Question & Answer
Question: We have a customer who requested an increase on their home equity line of credit. We have approved the increase but in the process, found that when the original loan was made two years ago, the bank did not give the consumer a rescission notice. What should we do now?
Answer: What you have here is a problem! The original loan is still rescindable because without the notice at closing, that right will run for three years. So far, the loan is only two years old. So the borrowers still have a year to think about it.
However, they clearly like the loan and want the credit. Presumably they are paying as agreed since you have quickly agreed to increase their line. So here's what we would do.
First, the amount of the increase is subject to rescission, no question about it. Ordinarily, in these circumstances you would provide a rescission notice for the amount of the increase and be done with it. But here, the original amount is still rescindable. You need to take care of that. If you only provide rescission on the amount of the increase, they can always walk away from the original line. You probably don't want that to happen.
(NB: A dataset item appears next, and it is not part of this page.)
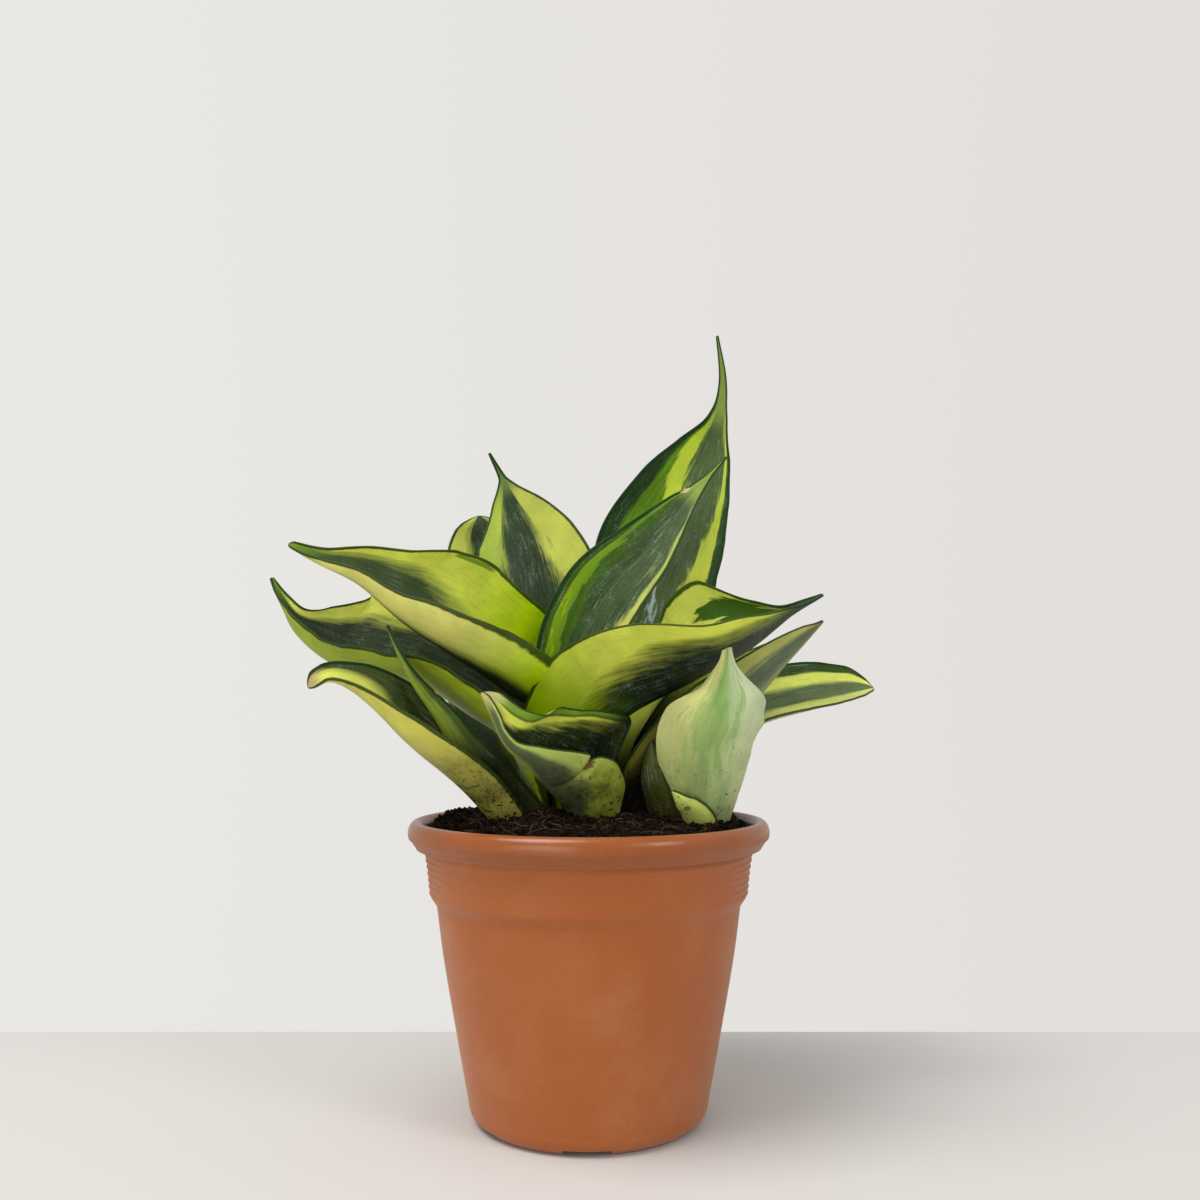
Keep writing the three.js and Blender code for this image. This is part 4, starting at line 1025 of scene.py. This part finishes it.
def make_soil(look):
    """The soil's body with its rough top, then crumbs: small lumpy balls, from 0.3 to 3.4 mm across
    and mostly small, each raised by a third of its size."""
    outline = [[0, 4.9], [20, 4.9], [33, 4.9], [38, 7.6], [52.5, 84.4], [53.6, 92.6]]
    outline += [[radius, 95.2] for radius in np.linspace(53.4, 0.6, SOIL_RINGS)] + [[0, 98.6]]

    def roughen(grid):
        rough = soil_height(grid[..., 0], grid[..., 1])
        grid[..., 2] = np.where(grid[..., 2] > 93, rough, grid[..., 2])
        return grid

    points, faces = turned(outline, SOIL_SIDES, roughen)
    points[-1, 2] = float(soil_height(np.array(0.0), np.array(0.0))) * MM
    finish = soil_finish()
    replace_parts(new_piece("potting_soil", points, faces, finish), "soil")

    rng = np.random.default_rng(12)
    ball, ball_faces = small_ball()
    places = soil_points(look.crumbs, rng)
    size = 0.2 + 1.1 * rng.random(look.crumbs) ** 4
    stretch = 0.7 + 0.6 * rng.random((look.crumbs, 3))
    grains = ball[None] * size[:, None, None] * stretch[:, None, :]
    grains = grains * (1 + 0.25 * (rng.random(grains.shape) - 0.5)) + places[:, None, :]
    grains[..., 2] += (0.3 * size)[:, None]
    faces = repeated(ball_faces, len(ball), look.crumbs)
    new_piece("soil_crumbs", grains.reshape(-1, 3) * MM, faces, finish)


def small_ball():
    """A ball of 24 faces and radius 1: two rings of 6 points and two poles."""
    angle = np.arange(CRUMB_SIDES) * TURN / CRUMB_SIDES
    rings = [np.stack([0.87 * np.cos(angle + turn), 0.87 * np.sin(angle + turn), 0 * angle + z], 1)
             for turn, z in ((0, -0.5), (0.5, 0.5))]
    return np.concatenate(rings + [[[0, 0, -1], [0, 0, 1]]]), tube_faces(2, CRUMB_SIDES)


def fibre_finish():
    """Dry root fibres: dull tan, darker in patches."""
    finish = Finish("dry_roots", Specular_IOR_Level=0.3, Roughness=0.8)
    finish.drive("Base Color", finish.mix(finish.noise(300, 3), tone("#1a100a"), tone("#6d5138")))
    finish.bump(finish.noise(2500, 2), 0.0001)
    return finish.material


def make_fibres(look):
    """Fine roots lying on and through the soil's surface: each a thin square tube along a wandering
    line, whose heading turns by a smooth random amount as it goes."""
    rng = np.random.default_rng(5)
    count, rings = look.fibres, FIBRE_RINGS
    start = soil_points(count, rng)
    length = 4 + 12 * rng.random(count) ** 2
    heading = rng.random(count)[:, None] * TURN
    heading = heading + np.cumsum(rng.normal(0, 0.35, (count, rings)), axis=1)
    step = (length / rings)[:, None]
    x = start[:, 0:1] + np.cumsum(np.cos(heading) * step, axis=1)
    y = start[:, 1:2] + np.cumsum(np.sin(heading) * step, axis=1)
    inside = np.minimum(1, 51 / np.maximum(np.hypot(x, y), 1))
    x, y = x * inside, y * inside
    arch = (0.9 * rng.random(count))[:, None] * np.sin(np.linspace(0, 3, rings))
    middle = np.stack([x, y, soil_height(x, y) + 0.3 + arch], -1)
    thick = (0.07 + 0.13 * rng.random(count) ** 2)[:, None, None]
    side = np.stack([-np.sin(heading), np.cos(heading), np.zeros_like(heading)], -1)
    up = np.array([0, 0, 1.0])
    corners = [middle + thick * (math.cos(a) * side + math.sin(a) * up)
               for a in np.arange(FIBRE_SIDES) * TURN / FIBRE_SIDES]
    ring = np.stack(corners, 2).reshape(count, rings * FIBRE_SIDES, 3)
    points = np.concatenate([ring, middle[:, :1], middle[:, -1:]], axis=1)
    faces = repeated(tube_faces(rings, FIBRE_SIDES), points.shape[1], count)
    new_piece("soil_roots", points.reshape(-1, 3) * MM, faces, fibre_finish())


def rhizome_finish():
    """Orange-brown rhizome skin with darker rings and dull scales."""
    finish = Finish("rhizome_skin", Specular_IOR_Level=0.35, Roughness=0.65)
    rings = finish.between(finish.noise(180, 4, 0.6), 0.4, 0.65)
    finish.drive("Base Color", finish.mix(rings, tone("#b8803a"), tone("#7a4f24")))
    finish.bump(finish.noise(500, 4), 0.0004)
    return finish.material


# ---- stage ----

FLOOR_SIDE, FLOOR_NEAR, FLOOR_DEEP = 1.6, -1.2, -0.02       # m
FILL_TINT = (1.0, 0.985, 0.96)
CAMERA_PLACE = (0.0037, -0.387, 0.132)                      # m
CAMERA_TILT = 5.5                                           # degrees above level
FILM_WIDTH, FOCAL_LENGTH = 36, 34.08                        # mm

# Each light: its place and its target in metres, its width in metres, its power in watts, its tint
LIGHTS = {
    "key": ((-0.52, -0.42, 1.42), (0, 0, 0.12), 0.85, 16.0, (1.0, 0.975, 0.94)),
    "fill": ((0.85, -0.75, 0.75), (0, 0, 0.1), 0.4, 3.5, (1.0, 0.98, 0.96)),
    "front": ((-0.6, -1.1, 0.3), (0, 0, 0.13), 0.7, 4.0, (1.0, 0.98, 0.95)),
}


def placed(name, data):
    thing = bpy.data.objects.new(name, data)
    bpy.context.scene.collection.objects.link(thing)
    return thing


def make_floor(stage):
    """A flat pale slab whose far edge stands just behind the pot."""
    plan = ((-1, FLOOR_NEAR), (1, FLOOR_NEAR), (1, stage.floor_depth), (-1, stage.floor_depth))
    corners = [[side * FLOOR_SIDE, y, z] for z in (FLOOR_DEEP, 0) for side, y in plan]
    mesh = bpy.data.meshes.new("floor")
    mesh.from_pydata(corners, [], [(3, 2, 1, 0), (4, 5, 6, 7), (0, 1, 5, 4), (1, 2, 6, 5),
                                   (2, 3, 7, 6), (3, 0, 4, 7)])
    finish = Finish("pale_floor", Roughness=0.7, Specular_IOR_Level=0.2)
    finish.drive("Base Color", opaque(stage.floor_colour))
    mesh.materials.append(finish.material)
    placed("floor", mesh)


def make_world(stage):
    """The wall behind: a plain pale backdrop that changes evenly from left to right, and the weaker
    even light that the room gives."""
    world = bpy.data.worlds.new("pale_wall")
    world.use_nodes = True
    nodes, links = world.node_tree.nodes, world.node_tree.links
    kinds = ("TexCoord", "SeparateXYZ", "MapRange", "Mix", "LightPath", "Mix")
    heading, split, wide, wall, seen, shown = (nodes.new("ShaderNode" + kind) for kind in kinds)
    wide.inputs["From Min"].default_value, wide.inputs["From Max"].default_value = -0.4, 0.4
    share, first, second = MIX_SOCKETS
    for node, colour in ((wall, stage.wall_left), (shown, stage.fill_level * np.array(FILL_TINT))):
        node.data_type = "RGBA"
        node.inputs[first].default_value = opaque(colour)
    wall.inputs[second].default_value = opaque(stage.wall_right)
    links.new(heading.outputs["Generated"], split.inputs[0])
    links.new(split.outputs["X"], wide.inputs["Value"])
    links.new(wide.outputs["Result"], wall.inputs[share])
    links.new(seen.outputs["Is Camera Ray"], shown.inputs[share])
    links.new(wall.outputs[MIX_RESULT], shown.inputs[second])
    links.new(shown.outputs[MIX_RESULT], nodes["Background"].inputs[0])
    bpy.context.scene.world = world


def make_light(name, place, target, size, power, colour):
    """A round soft light, turned to look at its target."""
    lamp = bpy.data.lights.new(name, "AREA")
    lamp.shape, lamp.size, lamp.energy, lamp.color = "DISK", size, power, colour
    light = placed(name, lamp)
    light.location = place
    x, y, z = np.array(target) - np.array(place)
    down = math.acos(-z / math.hypot(x, y, z))
    light.rotation_euler = (down, 0, math.atan2(y, x) - math.pi / 2)


def make_camera():
    """The camera at the photograph's angle: a little above the rim's height and tilted up."""
    camera = placed("camera", bpy.data.cameras.new("camera"))
    camera.location = CAMERA_PLACE
    camera.rotation_euler = (math.radians(90 + CAMERA_TILT), 0, 0)
    camera.data.sensor_width = FILM_WIDTH
    camera.data.lens = FOCAL_LENGTH
    camera.data.clip_start = 0.01
    bpy.context.scene.camera = camera


# ---- settings ----

def colour_setting(name, description, default):
    """A colour that the user can change."""
    return FloatVectorProperty(name=name, description=description, subtype="COLOR", default=default,
                               min=0, max=1)


class PotLook(bpy.types.PropertyGroup):
    pot_colour: colour_setting("Pot colour", "Colour of the moulded plastic", tone("#9f531c")[:3])


class SoilLook(bpy.types.PropertyGroup):
    crumbs: IntProperty(
        name="Crumbs", description="How many loose crumbs lie on the soil", default=7800, min=0)
    fibres: IntProperty(
        name="Fibres", description="How many fine roots lie on the soil", default=520, min=0)


class LeafLook(bpy.types.PropertyGroup):
    leaf_thickness: FloatProperty(
        name="Thickness", description="Thickness at the midrib", default=2.6 * MM, unit="LENGTH",
        precision=4)
    leaf_rings: IntProperty(
        name="Rings", description="Cross-sections along a leaf", default=140, min=20)
    leaf_columns: IntProperty(
        name="Columns", description="Points across one side of a leaf", default=37, min=9)


class StageLook(bpy.types.PropertyGroup):
    floor_colour: colour_setting("Floor colour", "Colour of the floor", (0.62, 0.61, 0.598))
    wall_left: colour_setting(
        "Wall, left", "Colour behind the plant on the left", tone("#e9e8e4")[:3])
    wall_right: colour_setting(
        "Wall, right", "Colour behind the plant on the right", tone("#e3dfdc")[:3])
    fill_level: FloatProperty(
        name="Fill light", description="Brightness of the even light from all round", default=0.56,
        min=0)
    floor_depth: FloatProperty(
        name="Floor depth", description="How far the floor reaches behind the pot", default=0.095,
        unit="LENGTH")


# ---- operators ----

class SNAKEPLANT_OT_stage(bpy.types.Operator):
    """Lay the floor, light it softly from the upper left and set the camera"""
    bl_idname = "snakeplant.stage"
    bl_label = "Stage"

    def execute(self, context):
        stage = context.scene.snake_stage
        make_floor(stage)
        make_world(stage)
        for name, light in LIGHTS.items():
            make_light(name, *light)
        make_camera()
        context.scene.view_settings.view_transform = "Standard"
        return {"FINISHED"}


class SNAKEPLANT_OT_pot(bpy.types.Operator):
    """Make the ribbed nursery pot"""
    bl_idname = "snakeplant.pot"
    bl_label = "Pot"

    def execute(self, context):
        make_pot(context.scene.snake_pot)
        return {"FINISHED"}


class SNAKEPLANT_OT_soil(bpy.types.Operator):
    """Fill the pot with crumbly soil and fine roots, and finish the rhizome in it"""
    bl_idname = "snakeplant.soil"
    bl_label = "Soil"

    def execute(self, context):
        look = context.scene.snake_soil
        make_soil(look)
        make_fibres(look)
        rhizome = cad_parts["rhizome"].data
        rhizome.materials.clear()
        rhizome.materials.append(rhizome_finish())
        return {"FINISHED"}


def make_leaves(leaves, sizes):
    """Every leaf of a table, each with its own seed."""
    for k, (name, own) in enumerate(leaves.items()):
        leaf = {**USUAL_LEAF, **own}
        points, faces, attributes = leaf_skin(leaf, sizes, seed=10 * k)
        finish = leaf_finish(name, leaf)
        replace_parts(new_piece("skin_of_" + name, points, faces, finish, attributes), name)


class SNAKEPLANT_OT_rosette(bpy.types.Operator):
    """Grow the rosette's banded leaves"""
    bl_idname = "snakeplant.rosette"
    bl_label = "Rosette"

    def execute(self, context):
        make_leaves(LEAVES, context.scene.snake_leaves)
        return {"FINISHED"}


class SNAKEPLANT_OT_side_shoot(bpy.types.Operator):
    """Grow the pale side shoot"""
    bl_idname = "snakeplant.side_shoot"
    bl_label = "Side shoot"

    def execute(self, context):
        make_leaves(SIDE_SHOOT, context.scene.snake_leaves)
        return {"FINISHED"}


class SNAKEPLANT_PT_panel(bpy.types.Panel):
    bl_idname = "SNAKEPLANT_PT_panel"
    bl_label = "Potted snake plant"
    bl_space_type = "VIEW_3D"
    bl_region_type = "UI"
    bl_category = "Snake plant"

    def draw(self, context):
        for operator in OPERATORS:
            self.layout.operator(operator.bl_idname)
        for name in SETTINGS:
            group = getattr(context.scene, name)
            for key in group.__annotations__:
                self.layout.prop(group, key)


SETTINGS = {"snake_pot": PotLook, "snake_soil": SoilLook, "snake_leaves": LeafLook,
            "snake_stage": StageLook}
OPERATORS = [SNAKEPLANT_OT_stage, SNAKEPLANT_OT_pot, SNAKEPLANT_OT_soil, SNAKEPLANT_OT_rosette,
             SNAKEPLANT_OT_side_shoot]
CLASSES = [*SETTINGS.values(), *OPERATORS, SNAKEPLANT_PT_panel]


def register():
    for kind in CLASSES:
        bpy.utils.register_class(kind)
    for name, kind in SETTINGS.items():
        setattr(bpy.types.Scene, name, PointerProperty(type=kind))


def unregister():
    for name in SETTINGS:
        delattr(bpy.types.Scene, name)
    for kind in reversed(CLASSES):
        bpy.utils.unregister_class(kind)


def main():
    register()
    bpy.ops.snakeplant.stage()
    bpy.ops.snakeplant.pot()
    bpy.ops.snakeplant.soil()
    bpy.ops.snakeplant.rosette()
    bpy.ops.snakeplant.side_shoot()


if __name__ == "__main__":
    main()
A properly prepared rescission notice should cover the entire loan. Nothing in Regulation Z specifically says that you can stop the three-year right of rescission by providing a notice - but nothing says you can't either. That's why we suggest that you try to provide the notice for the entire amount. You might consider using two separate notices - for the original and for the increases. Talk to your lawyers about it. They should be familiar with litigation in your state.